I am the faithful transcriber but I’ve offered myself the chance to tell “lies” too. To get under the surface of mere reporting, untruths or fictions, allowing fancies, may help.

The green zorch game, the Incredible Something, a funhouse you can enter, and a spacious tax-free, a duty-free shop. A McDonald’s, alcoholic drinks served too.

Read yesterday Maya Angelou’s memoir racial prejudice against African-Americans. Eudora Welty said, “Mine is a sheltered life.” Then she said something daring about inner life.

I have a Cc. with me but I think I’ll grow sleepy with anything I do. Missed my usual rest…Hare Krishna.

This is the month beginning and I’m searching for what it is I’ll write on in a way to make it vital.

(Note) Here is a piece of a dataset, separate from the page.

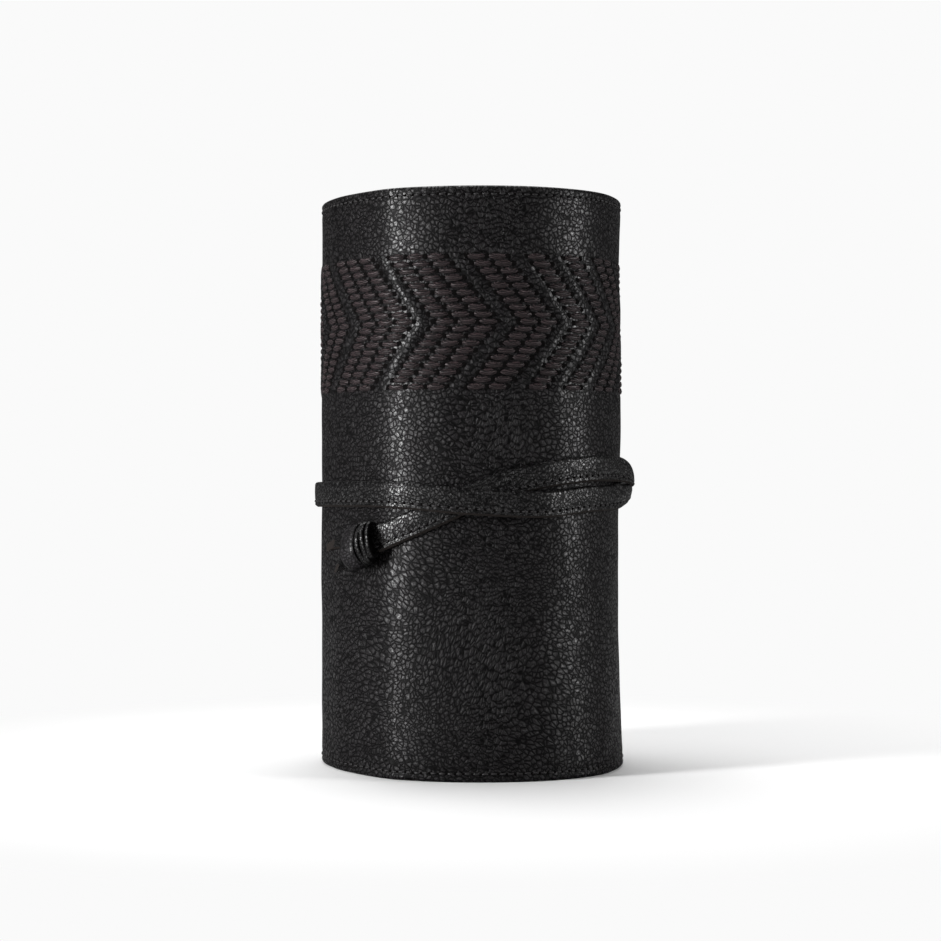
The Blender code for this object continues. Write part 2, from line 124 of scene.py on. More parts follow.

He slept and didn’t go down to Davy Jones’ locker. The video games when you turn them on, make spurts of music, weird sounds – and we are right near a batch of them. Now “Irish Sea…forty knots, ninety-nine minutes, but you’ll have plenty of time to use all our facilities.” Nonsense and noise. How can you write a thoughtful piece in this place? Lie down on the floor with your arms for a pillow?

So, a porpoise didn’t leap out. “Ain’t She Sweet?” – just a snatch from it from the video game. Then that gong-gong-gong lunacy sound. It’s pretty bad. I don’t want to take it out on you, dear reader, dear notepad, but writing sometimes helps.

Voice from the video game: “Hold it, hold it.”

The boat “entertainment” is bombarding us, and there is no escape. Maybe next time we’ll stay illegally in our van – with risk you could drown if there’s an emergency. Traveling in public this way is tough on the monk’s sensibility.

We are in a small seating section but each section has its own video and loud sound for all – no choice. First, they showed a Hollywood film, “Alexander’s Ragtime Band,” circa 1920s or early 1930s. That was sentimentally amusing and I was mostly able to keep my eyes down and concentrate on japa, counter beads and japa beads. But other things were more disconcerting. One was a commercial for a video, Predators, which had close-up footage of animals attacking and devouring each other. The lion running, filmed in slow motion, catches up to the buffalo, pouncing, tearing his flesh. “Would you like a crocodile in your living room? Only the brave would film it.”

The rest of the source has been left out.